Tres años he tardado en ver frutos de una planta. Sembrar, debe ser una de las formas más efectivas de cultivar la paciencia. Y la planta sí que ha rendido frutos. No solo en términos de paciencia, también me ha dejado una gran lección.
Mi mamá tiene la hermosa costumbre de traerme flores, frutas, plantas y semillas de todos los lugares que visita. Ya le he dicho lo feliz que me hace y lo mucho que me halaga que me recuerde con flores. Un privilegio que me piensen y me asocien con la naturaleza y las noblezas de la vida.
Hace tres años papi y mami viajaron a Turquía. Una estadía de más de quince días, de orden como mandan esos lugares tan interesantes y distantes de nuestra cultura.
Al regreso, nos encontramos para contar regalos. Entre una lámpara vistosa, que no sé como se las arregló para traernos una a cada una de sus hijas, prendas bellísimas para las nietas, recuerdos emblemáticos y ojos turcos para colgar en casa, se coló una servilleta y una funda pequeñita amarrada en la boquilla.
Imaginen mi sorpresa cuando abrí aquella fundita y encontré semillas y flores secas de todo tipo. Imaginen también el asombro de mi papá cuando se dio cuenta que viajaron desde el otro lado del mundo con una bolsita llena de semillas secas que se prestaban para cualquier confusión y alarma en algún aeropuerto.
Entre el cargamento, mami trajo unas semillas de una granada que se comió en Turquía. La disfrutó tanto y se le pareció tan sabrosa que pensó en la posibilidad de que yo pudiera sembrarlas y replicarlas en el patio de mi casa.
Mami no se equivocó, pero la tarea no ha sido sencilla. Aunque las semillas fueron sembradas, la misión no ha sido fácil. Las granadas germinaron, la planta creció pero en un momento se estancó. Me tomó casi un año darme cuenta que la ramita flaca y endeble necesitaba un cambio de lugar para convertirse en una planta hermosa y enorme que se llena de flores naranja intenso, que parecen bailarinas.
Ya la planta tiene al menos veinte granadas que, como ejercicio de paciencia, me hacen esperar a que estén rojas y listas para comerlas.

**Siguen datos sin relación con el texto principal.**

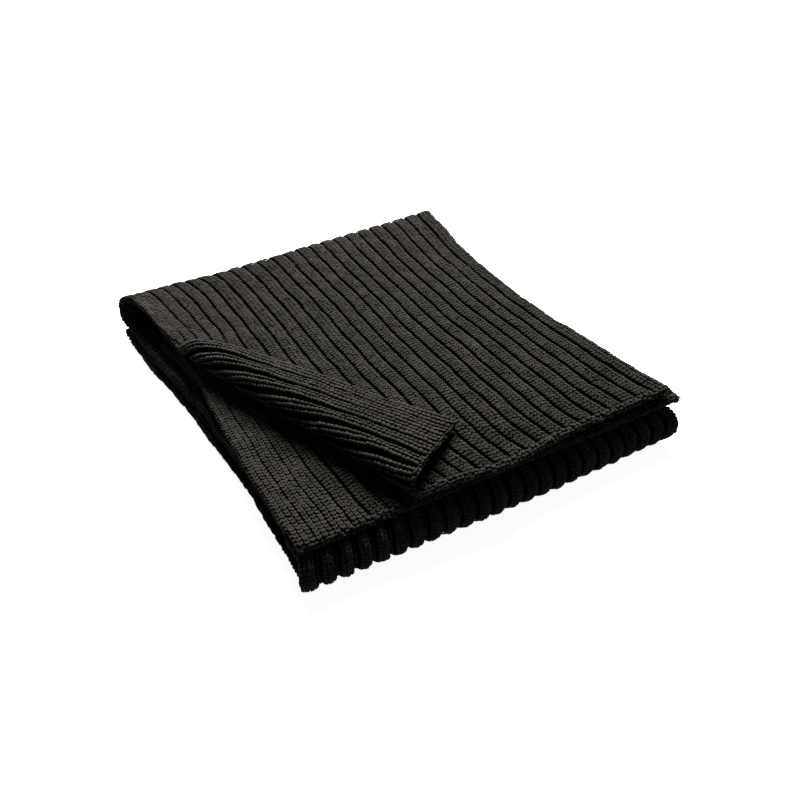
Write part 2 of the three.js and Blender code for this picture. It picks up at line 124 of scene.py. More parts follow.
# Shares of the full rib depth that are left where the ribs lie flatter
SELVAGE_RELIEF = 0.3
FREE_END_RELIEF = 0.3
BACK_LEFT_RELIEF = 0.3
BACK_RIGHT_RELIEF = 0.5


@dataclass(frozen=True)
class Table:
    """Named columns whose rows are joined by smooth curves. The first column is the place along them."""

    names: tuple[str, ...]
    rows: tuple[tuple[float, ...], ...]

    def value(self, column: str, at: Array) -> Array:
        """Smooth values of one column.

        Args:
            column: The column's name.
            at: Places along the first column.

        Returns:
            One value for each place.
        """
        knots = np.array([row[0] for row in self.rows])
        heights = np.array([row[self.names.index(column)] for row in self.rows])
        last = len(knots) - 1
        before = np.maximum(np.arange(last + 1) - 1, 0)
        after = np.minimum(np.arange(last + 1) + 1, last)
        slopes = (heights[after] - heights[before]) / (knots[after] - knots[before])
        place = np.clip(at, knots[0], knots[-1])
        i = np.searchsorted(knots[1:last], place, side="left")
        span = knots[i + 1] - knots[i]
        s = (place - knots[i]) / span
        return (
            heights[i] * (1 + 2 * s) * (1 - s) ** 2
            + heights[i + 1] * s * s * (3 - 2 * s)
            + slopes[i] * span * s * (1 - s) ** 2
            - slopes[i + 1] * span * s * s * (1 - s)
        )


# Where the side edges of the lower leaves lie, seen from above
PLAN = Table(
    ("y", "lower_left", "middle_left", "second_left", "lower_right", "second_right"),
    (
        (-146, -123.5, -122, -124.5, 123, 135),
        (-105, -121.5, -119.5, -123.6, 120.5, 122),
        (-60, -119.3, -117, -121.8, 117, 117.5),
        (-10, -120.5, -117.5, -118.2, 116.5, 114),
        (35, -122.3, -119.5, -113, 117, 113.5),
        (70, -124.8, -122.3, -112.5, 119, 115),
        (105, -128, -125, -112, 122.5, 119),
        (147, -128.5, -126.5, -112, 126, 122),
    ),
)

# The same for the top leaf
TOP_RIGHT = Table(
    ("y", "x"),
    ((-138, 125), (-110, 121.5), (-70, 118), (-12, 115.5), (37, 116), (75, 118), (118, 124), (147, 128)),
)
TOP_LEFT = Table(
    ("y", "x"),
    (
        (-138, -125.5),
        (-96, -125),
        (-50, -128.5),
        (-15, -129.5),
        (20, -129),
        (40, -126),
        (55, -118.5),
        (68, -114.5),
        (94, -116.2),
        (118, -118.5),
        (134, -121.5),
        (147, -126.5),
    ),
)

# How far the top leaf's ribs lie off an even course, in ribs, at nine places across it
RIB_DRIFT_AT = (0.0, 0.08, 0.25, 0.33, 0.46, 0.6, 0.75, 0.95, 1.0)
RIB_DRIFT = Table(
    ("y", "selvage", "second", "sixth", "eighth", "eleventh", "fourteenth", "eighteenth", "last", "right"),
    (
        (-138, 0, 0, 0, -0.3, -0.56, -0.58, -0.5, -0.2, 0),
        (-114, 0, 0, 0, -0.35, -0.62, -0.66, -0.6, -0.25, 0),
        (-82, 0, 0, 0, -0.1, -0.25, -0.33, -0.22, -0.2, 0),
        (-50, 0, 0, 0, 0.1, 0.12, -0.06, -0.04, -0.17, 0),
        (-18, 0, 0, 0.05, 0.24, 0.2, 0.09, 0.07, -0.08, 0),
        (14, 0, 0, 0.2, 0.22, 0.34, 0.2, 0.1, -0.08, 0),
        (30, 0, 0.05, 0.25, 0.25, 0.38, 0.28, 0.1, -0.12, 0),
        (46, 0, 0, 0.06, 0.18, 0.32, 0.26, 0.02, -0.15, 0),
        (62, 0, -0.15, -0.32, -0.2, 0, 0, -0.13, -0.15, 0),
        (78, 0, -0.4, -0.63, -0.43, -0.24, -0.25, -0.21, -0.16, 0),
        (94, 0, -0.6, -0.8, -0.62, -0.4, -0.34, -0.35, -0.2, 0),
        (118, 0, -0.7, -0.9, -0.7, -0.5, -0.45, -0.48, -0.22, 0),
    ),
)

# Heights over the floor: the top of the lower leaves, and the undersides of the second leaf and the top one
LEVELS = Table(
    ("y", "lower", "second", "top"),
    (
        (-146, 11.5, 28.2, 35),
        (-100, 11.4, 28, 34.7),
        (-50, 10.8, 26.3, 33.2),
        (0, 10, 23.8, 31.6),
        (50, 9.2, 21.3, 30.2),
        (100, 8.4, 19, 29),
        (147, 8.3, 18.2, 28.8),
    ),
)

# The turned corner's roll, which is tighter at both ends
ROLL_RADII = Table(("t", "radius"), ((-200, 5), (-160, 7), (-100, 7.8), (-50, 7), (30, 5.8)))


def smooth(value: Array) -> Array:
    """Eases from 0 to 1 as the value goes from 0 to 1."""
    s = np.clip(value, 0.0, 1.0)
    return s * s * (3 - 2 * s)


def ramp(value: Array, start: float, over: float) -> Array:
    """Eases from 0 to 1 as the value goes from start to start + over."""
    return smooth((value - start) / over)


@dataclass(frozen=True)
class Ease:
    """An eased step from 0 to 1, which starts at a place and is over some way further on."""

    start: float
    over: float

    def at(self, value: Array) -> Array:
        """How far through the step each place is."""
        return ramp(value, self.start, self.over)


# Where the top leaf's bulges and its droop begin, across and along it
RIGHT_LIFT_ACROSS = Ease(-60, 190)
RIGHT_LIFT_ALONG = Ease(-20, 160)
LEFT_LIFT_ACROSS = Ease(30, 80)
LEFT_LIFT_ALONG = Ease(60, 70)
DROOP_ACROSS = Ease(90, 30)
DROOP_FADES = Ease(0, 130)

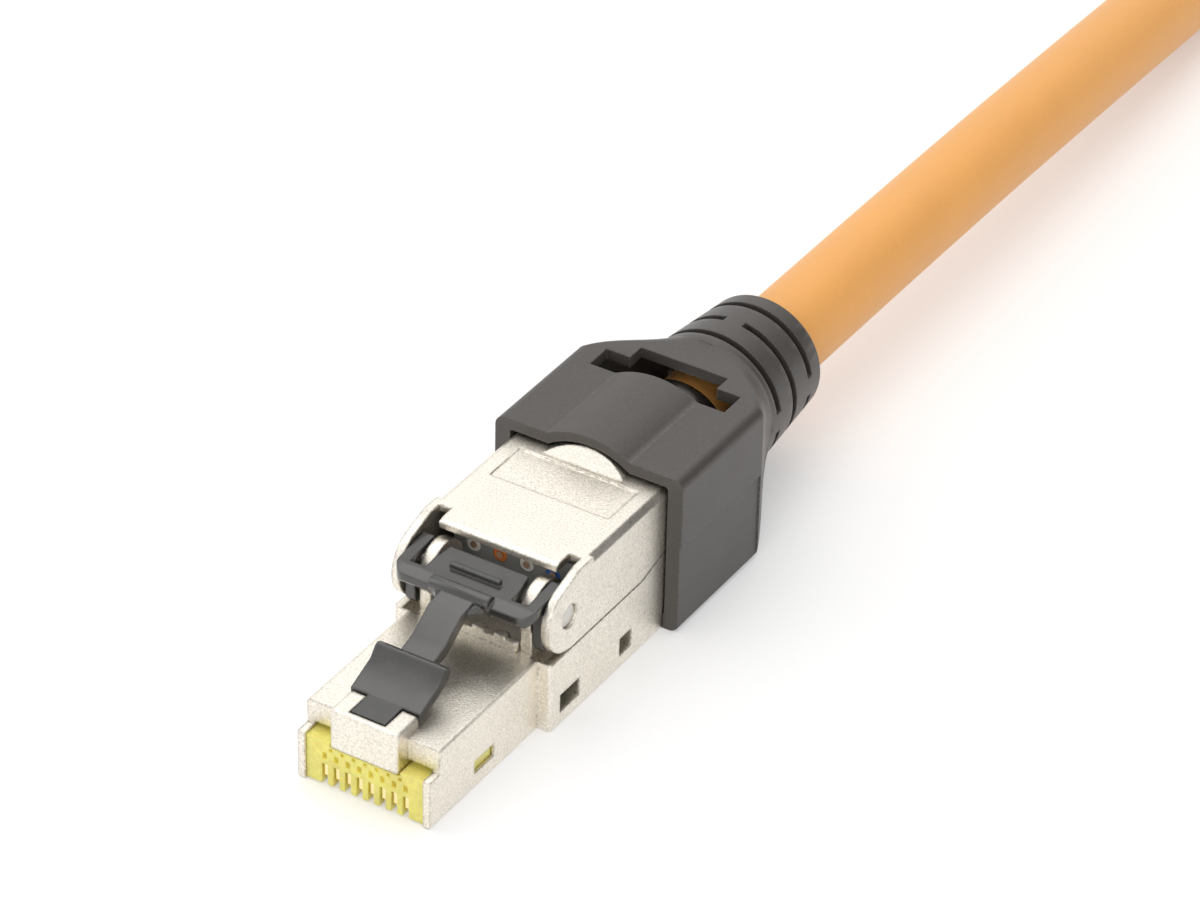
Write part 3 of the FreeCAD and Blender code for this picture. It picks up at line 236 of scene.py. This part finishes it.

Mi mamá no solo me regaló un hermoso recuerdo de un viaje que estoy segura que será inolvidable y que hemos perpetuado en el patio de mi casa, es mi primera planta con historia. Además, como todo con ella, me ha regalado una preciosa lección de vida que me cuenta que a veces solo falta cambiar de lugar para florecer y dar los más dulces frutos.